Egypt and slavery were nothing new for that family. As you recall, Abraham and Sarah were in Egypt. Jacob was essentially enslaved by Laban and gained his freedom. Pharaoh was forced to let the nation go at the cost of soldiers being swallowed up by the Red Sea. Slavery and freedom would continue to be the story of Israel – the Exile, the antisemitism of the Roman church, the Holocaust.

The Defining Moment for Messiah Jesus
As we go on this Exodus journey for the next few weeks, we’ll see that Passover was the week Jesus was crucified, buried and raised from the dead. The blood of the Passover lamb saved the first-born of the Israelites who were slaves in Egypt. The blood of Jesus saves everyone who puts their trust in Him from the spiritual death found in slavery to a sin nature.

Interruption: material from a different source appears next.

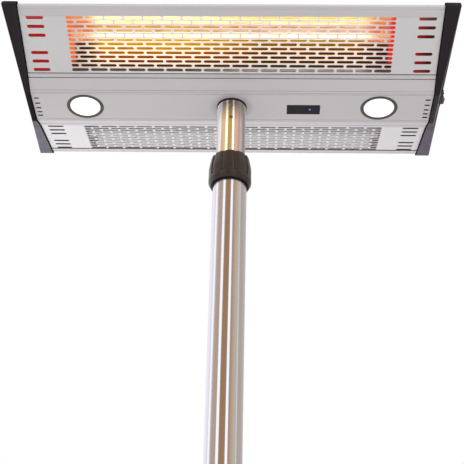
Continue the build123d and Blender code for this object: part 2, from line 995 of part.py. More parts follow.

The Passover Seder was the Last Supper where we find Jesus sharing the unleavened bread and the third cup of the Passover meal – the cup of redemption. The fourth cup, the Elijah or Messiah’s cup, is the one Jesus refers to as the cup He’ll share at the wedding feast described in Revelation.

The Bible
The Holy Scriptures are so special, so marvelous. Scripture reveals who God is and what He expects from us. It tells a story from the beginning of Earthly time to its end and beyond. The narrative is one of God’s interactions with His creation. He spoke the universe into existence, He spoke to Noah, Abraham, Moses, through His prophets and in the flesh as Jesus. He speaks to us today through His Holy Scriptures, through prayer and the prodding of the Holy Spirit.

Everything in Scripture is interconnected to weave the full revelation of God. Everything God has allowed to be written is there for a reason. Although we too often read it as ancient history, Exodus is a glorious book, rich in history and revelation.